__Short task__. Show all lines holding "scene".

━━━━━ Source excerpt ━━━━━

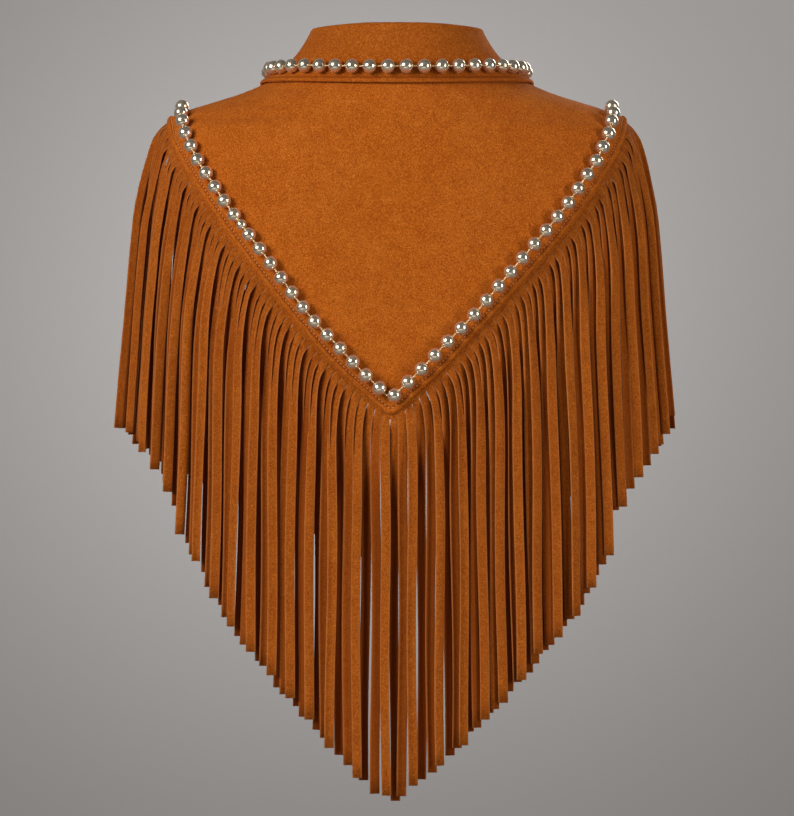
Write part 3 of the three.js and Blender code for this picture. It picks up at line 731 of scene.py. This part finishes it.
def thread_material():
    colours = bpy.context.scene.cape_colours
    material, tree, shader, place = new_material("waxed_thread", colours.thread, 0.55)
    twist = add_noise(tree, place, 2600, 1, (1, 1, 0.4))
    tree.links.new(add_mix(tree, twist, colours.thread, colours.brushed),
                   shader.inputs["Base Color"])
    add_bump(tree, shader, twist, 0.4, 0.0001)
    return material


def metal_material(name, colour, roughness):
    """Plated metal with a faint haze of handling."""
    material, tree, shader, place = new_material(name, colour, roughness, 0.86)
    shader.inputs["Sheen Weight"].default_value = 0.5
    shader.inputs["Sheen Roughness"].default_value = 0.3
    shader.inputs["Sheen Tint"].default_value = (1, 0.92, 0.76, 1)
    haze = add_noise(tree, place, 320, 3)
    tree.links.new(add_range(tree, haze, 0.35, 0.7, roughness * 0.7, roughness * 1.7),
                   shader.inputs["Roughness"])
    add_bump(tree, shader, add_noise(tree, place, 140, 1), 0.12, 0.00025)
    return material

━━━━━

__Response to this exercise__.
Write part 3 of the three.js and Blender code for this picture. It picks up at line 731 of scene.py. This part finishes it.
    colours = bpy.context.scene.cape_colours